Practice the style of writing used by an author you respect.

How?

Start a new card under Wisdom for each author you want to study. Type a page or two or a hundred from the author's own words. See how s/he arranges sentences and handles scenes.

2

Expand an idea.

How?

Say you have just thought of what you consider a clever idea (lets say society gets addicted to a new drug). You start a new card, probably under Plots.

On this card you may list some ideas of where this idea could go.

1. Everyone gets addicted and society collapses

2. One guy is immune and thus he can find a way to 'save' society.

These first two ideas are common. What I was told by writer's I've corresponded with is that you should ignore your first few responsive ideas. Go deeper into your mind and play with the idea. Maybe something like this:

3. This designer drugs turns out to be a boon to society.

Continue digging, using Worgan's idea cards to hold all your thoughts and see what you get.

3

Keep track of the work I complete on a story.

How?

Start a new Project card and give it the name of your story. Add a bookmark, such as Revisions. Underneath this start typing the amount of words you wrote on a daily basis. To facilitate this perhaps date each entry (Ctrl+D will drop the current date at the cursor location).

Here you can jot down ideas that may not fit into the story at the time, but could turn out to be useful later on.

4

Keep a journal of a writing project's progress.

How?

Each morning, before starting on your project, add your thoughts to a Worgan card. Basically you want to try and keep track of all your ideas, even the ones you've discarded in the project. When you are done for the day, summarize how the writing day went. The next day look at your summary from the previous day and so on. In this way you can keep track of the daily struggles of writing your fiction. With the use of the time clock, you can determine how much time you've invested into a given project.

 5

Know what's already been rejected at Market X.

How?

Bring up the Project Submissions dialog. Click Search Events. Now click the checkbox for Market Type. Choose your Market.
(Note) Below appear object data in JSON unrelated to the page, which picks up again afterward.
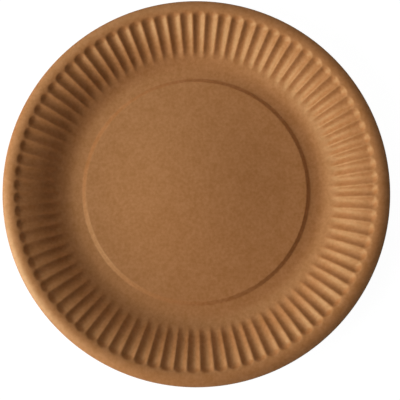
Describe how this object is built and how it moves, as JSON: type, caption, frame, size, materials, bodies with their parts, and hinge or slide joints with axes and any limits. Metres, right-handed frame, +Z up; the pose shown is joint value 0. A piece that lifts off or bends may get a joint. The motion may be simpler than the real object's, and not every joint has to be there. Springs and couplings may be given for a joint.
{
  "type": "paper plate",
  "caption": "Round pressed paper plate with a gently domed middle panel, a foot ring, a fluted sloping wall and a rolled-down rim.",
  "frame": {"origin": "middle of the plate's round outline, on the plane that its foot ring stands on", "axes": "+Z up out of the dish, +Y towards the top of the picture, where the rim band is narrowest"},
  "size_m": [0.23, 0.23, 0.0201],
  "materials": {
    "kraft_board": "uncoated brown kraft board, matt with a faint sheen"
  },
  "bodies": {
    "root": {"plate": "kraft_board"}
  },
  "joints": []
}
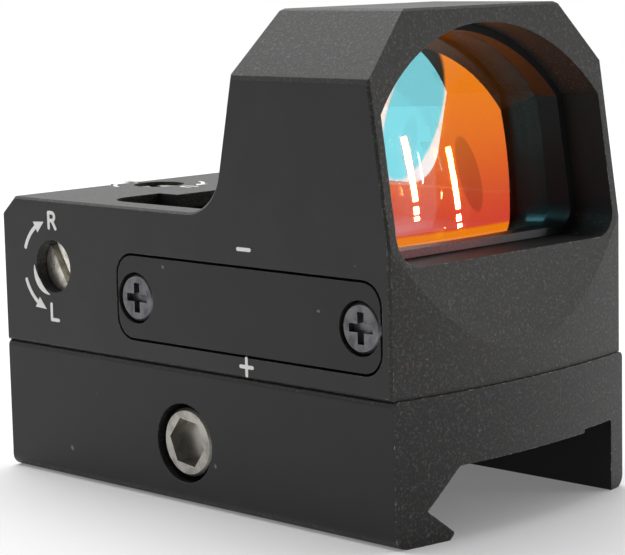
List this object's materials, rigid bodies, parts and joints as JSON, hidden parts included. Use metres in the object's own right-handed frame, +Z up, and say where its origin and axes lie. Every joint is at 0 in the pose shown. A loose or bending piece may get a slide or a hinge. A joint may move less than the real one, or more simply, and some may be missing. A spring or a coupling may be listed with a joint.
{
  "type": "reflex sight",
  "caption": "Open reflex sight: leaning window hood with a coated lens, low deck with adjusters, side battery drawer and a dovetail rail clamp.",
  "frame": {"origin": "centre of the sight's bounding box, at the height of the clamp's underside", "axes": "+Z up; -Y is the front, where the window faces the target, and the shooter looks from +Y towards -Y; -X is the side with the battery door and the clamp bolt"},
  "size_m": [0.027, 0.0463, 0.039],
  "materials": {
    "housing": "matt black anodised, bead blasted",
    "mount": "matt black anodised",
    "jaw": "matt black anodised",
    "door": "matt black anodised",
    "lens_ring": "black anodised",
    "lens": "orange-red reflecting dichroic coating",
    "clear_glass": "clear",
    "clamp_bolt": "zinc plated steel",
    "door_screw": "black oxide with worn rims",
    "steel": "plain steel",
    "spring_steel": "spring steel",
    "adjuster": "bright nickel plated",
    "brass": "turned brass",
    "nickel": "nickel plated contact strip",
    "rubber": "black rubber",
    "cover": "black plastic",
    "tray": "black glass filled nylon",
    "cell": "nickel plated can",
    "board": "green solder mask",
    "block": "machined, black",
    "emitter": "red clear epoxy"
  },
  "bodies": {
    "sight": {"mount_base": "mount", "body_screws": "steel", "locating_pins": "steel", "upper_housing": "housing", "bottom_cover": "cover", "cover_gasket": "rubber", "cover_screws": "steel", "lens_front_element": "lens", "lens_rear_element": "clear_glass", "lens_ring": "lens_ring", "lens_gasket": "rubber", "positive_contact": "nickel", "negative_contact": "nickel", "circuit_board": "board", "windage_o_ring": "rubber", "elevation_o_ring": "rubber", "windage_retainer": "spring_steel", "elevation_retainer": "spring_steel", "windage_spring": "spring_steel", "emitter_window": "clear_glass", "button_switch": "tray"},
    "clamp_jaw": {"clamp_jaw": "jaw"},
    "clamp_bolt": {"clamp_bolt": "clamp_bolt"},
    "drawer": {"battery_door": "door", "door_gasket": "rubber", "battery_tray": "tray", "coin_cell": "cell"},
    "front_door_screw": {"door_screw_front": "door_screw"},
    "rear_door_screw": {"door_screw_rear": "door_screw"},
    "windage_screw": {"windage_screw": "adjuster"},
    "windage_carriage": {"windage_carriage": "brass"},
    "elevation_screw": {"elevation_screw": "adjuster"},
    "elevation_nut": {"elevation_nut": "brass", "elevation_spring": "spring_steel"},
    "emitter": {"emitter_block": "block", "emitter_board": "board", "led_emitter": "emitter"},
    "power_button": {"power_button": "rubber"}
  },
  "joints": [
    {"name": "clamp_jaw_slide", "type": "slide", "parent": "sight", "child": "clamp_jaw", "axis": [1, 0, 0], "range_m": [0, 0.003]},
    {"name": "clamp_bolt_turn", "type": "hinge", "parent": "sight", "child": "clamp_bolt", "pos_m": [-0.0132, 0.0008, 0.00495], "axis": [1, 0, 0], "range_deg": [0, 2161]},
    {"name": "drawer_slide", "type": "slide", "parent": "sight", "child": "drawer", "axis": [-1, 0, 0], "range_m": [0, 0.026]},
    {"name": "front_door_screw_turn", "type": "hinge", "parent": "drawer", "child": "front_door_screw", "pos_m": [-0.0134, -0.0186, 0.0161], "axis": [-1, 0, 0], "continuous": true},
    {"name": "rear_door_screw_turn", "type": "hinge", "parent": "drawer", "child": "rear_door_screw", "pos_m": [-0.0134, 0.0061, 0.0161], "axis": [-1, 0, 0], "continuous": true},
    {"name": "windage_slide", "type": "slide", "parent": "sight", "child": "windage_carriage", "axis": [1, 0, 0], "range_m": [-0.00045, 0.00045], "deforming": ["windage_spring"]},
    {"name": "windage_turn", "type": "hinge", "parent": "sight", "child": "windage_screw", "pos_m": [-0.01245, 0.0165, 0.0178], "axis": [1, 0, 0], "range_deg": [-361, 361]},
    {"name": "elevation_nut_slide", "type": "slide", "parent": "sight", "child": "elevation_nut", "axis": [0, 0, 1], "range_m": [-0.00045, 0.00045], "deforming": ["elevation_spring"]},
    {"name": "elevation_turn", "type": "hinge", "parent": "sight", "child": "elevation_screw", "pos_m": [0, 0.0182, 0.0231], "axis": [0, 0, 1], "range_deg": [-361, 361]},
    {"name": "emitter_slide", "type": "slide", "parent": "windage_carriage", "child": "emitter", "axis": [0, 0, 1], "range_m": [-0.00045, 0.00045]},
    {"name": "power_button_press", "type": "slide", "parent": "sight", "child": "power_button", "axis": [-1, 0, 0], "range_m": [0, 0.0004], "stiffness_N_per_m": 2000}
  ],
  "couplings": [
    {"joint": "clamp_bolt_turn", "follows": "clamp_jaw_slide", "rad_per_m": 12566},
    {"joint": "windage_turn", "follows": "windage_slide", "rad_per_m": 13963},
    {"joint": "elevation_turn", "follows": "elevation_nut_slide", "rad_per_m": 13963},
    {"joint": "emitter_slide", "follows": "elevation_nut_slide", "ratio": 1}
  ]
}
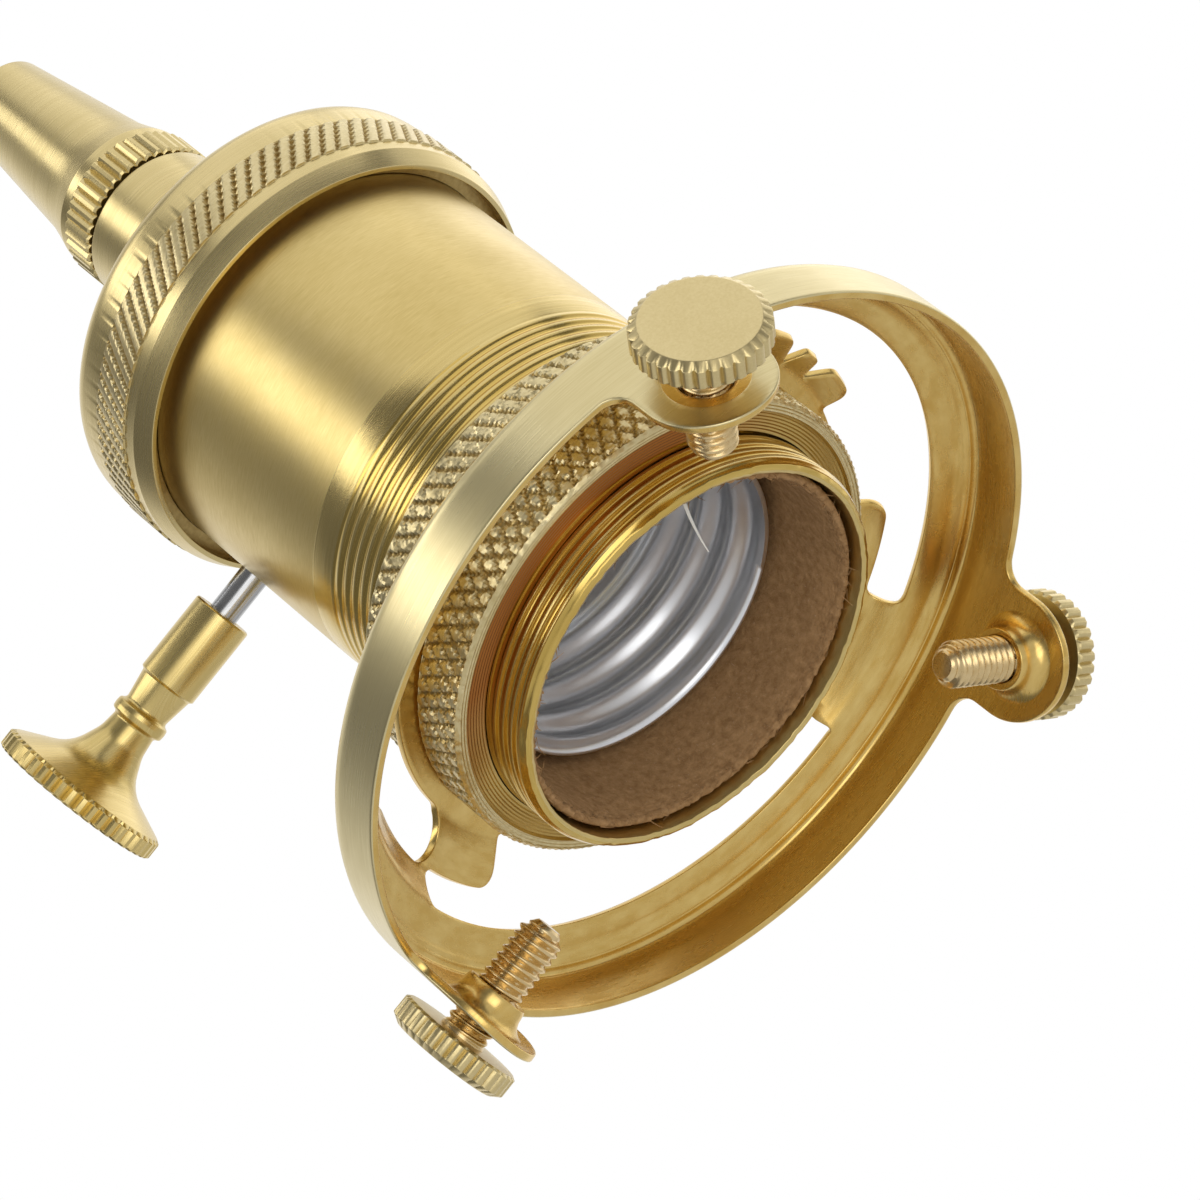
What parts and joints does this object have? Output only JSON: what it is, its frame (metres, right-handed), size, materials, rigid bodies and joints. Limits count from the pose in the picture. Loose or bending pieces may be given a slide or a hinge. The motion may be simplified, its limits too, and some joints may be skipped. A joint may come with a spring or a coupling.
{
  "type": "lamp holder",
  "caption": "Brass lamp holder with a turn switch knob, knurled shade rings, a three-screw shade gallery and a conical cord grip.",
  "frame": {"origin": "on the lamp axis, in the plane of the outer shell's open mouth", "axes": "+Z along the lamp axis from the mouth towards the cord entry; -X along the switch knob; the first and second shade screws lie at -60 and +60 degrees from +X about +Z, the third at 180 degrees"},
  "size_m": [0.0719, 0.0674, 0.1036],
  "materials": {
    "brass_shell": "brushed round the tube",
    "brass_turned": "fine turned, satin lacquered",
    "brass_knurled": "diamond knurled edge, turned faces",
    "brass_pressed": "pressed sheet, brushed satin",
    "brass_screw": "turned, straight serrated head",
    "brass_rivet": "bright",
    "terminal_brass": "plain machined",
    "contact_bronze": "plain rolled strip",
    "aluminium_thread": "bright rolled",
    "cardboard": "pressed board, fuzzy cut edge",
    "ceramic": "glazed white ceramic",
    "screw_steel": "zinc plated",
    "spindle_steel": "drawn rod",
    "nipple_steel": "zinc plated thread",
    "fibre_board": "vulcanised fibre",
    "moulded_cam": "moulded",
    "nylon": "moulded, slightly translucent"
  },
  "bodies": {
    "holder": {"outer_shell": "brass_shell", "liner": "cardboard", "screw_shell": "aluminium_thread", "shell_rivets": "brass_rivet", "socket_base": "ceramic", "centre_contact": "contact_bronze", "contact_rivet": "brass_rivet", "line_terminal": "terminal_brass", "neutral_terminal": "terminal_brass", "terminal_screws": "screw_steel", "switch_cover": "fibre_board", "switch_spring": "contact_bronze", "cap": "brass_turned", "nipple": "nipple_steel", "lock_nut": "nipple_steel", "gallery": "brass_pressed"},
    "switch": {"knob": "brass_turned", "spindle": "spindle_steel", "switch_cam": "moulded_cam"},
    "grip": {"cord_grip": "brass_turned", "grip_collet": "nylon"},
    "lower_ring": {"lower_shade_ring": "brass_knurled"},
    "upper_ring": {"upper_shade_ring": "brass_knurled"},
    "screw_1": {"thumb_screw_1": "brass_screw"},
    "screw_2": {"thumb_screw_2": "brass_screw"},
    "screw_3": {"thumb_screw_3": "brass_screw"}
  },
  "joints": [
    {"name": "switch_turn", "type": "hinge", "parent": "holder", "child": "switch", "pos_m": [0, 0, 0.0394], "axis": [-1, 0, 0], "continuous": true},
    {"name": "lower_ring_travel", "type": "slide", "parent": "holder", "child": "lower_ring", "axis": [0, 0, -1], "range_m": [0, 0.004]},
    {"name": "upper_ring_travel", "type": "slide", "parent": "holder", "child": "upper_ring", "axis": [0, 0, 1], "range_m": [0, 0.0075]},
    {"name": "screw_1_travel", "type": "slide", "parent": "holder", "child": "screw_1", "axis": [0.5, -0.866, 0], "range_m": [-0.003, 0.006]},
    {"name": "screw_2_travel", "type": "slide", "parent": "holder", "child": "screw_2", "axis": [0.5, 0.866, 0], "range_m": [-0.001, 0.006]},
    {"name": "screw_3_travel", "type": "slide", "parent": "holder", "child": "screw_3", "axis": [-1, 0, 0], "range_m": [-0.0014, 0.006]},
    {"name": "grip_travel", "type": "slide", "parent": "holder", "child": "grip", "axis": [0, 0, 1], "range_m": [0, 0.003]}
  ]
}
Now click Reply Type and choose Rejected. Now click the Search button. You should see a list of projects rejected on the left text box. If you see nothing, than this means you have never had anything rejected here.

If you had left the Reply Type field blank, and didn't check the check box, you would get a list of all stories sent to, rejected, bought et cetera for that Market. 

6

Use Worgan to organize anything.

How?

Although Worgan is geared towards writing organization it can be used for other things. For example, under the Wisdom page I often put recipes. I assign them a focus recipe so that searching for them is easy. In this manner anything can be organized just by assigning different foci.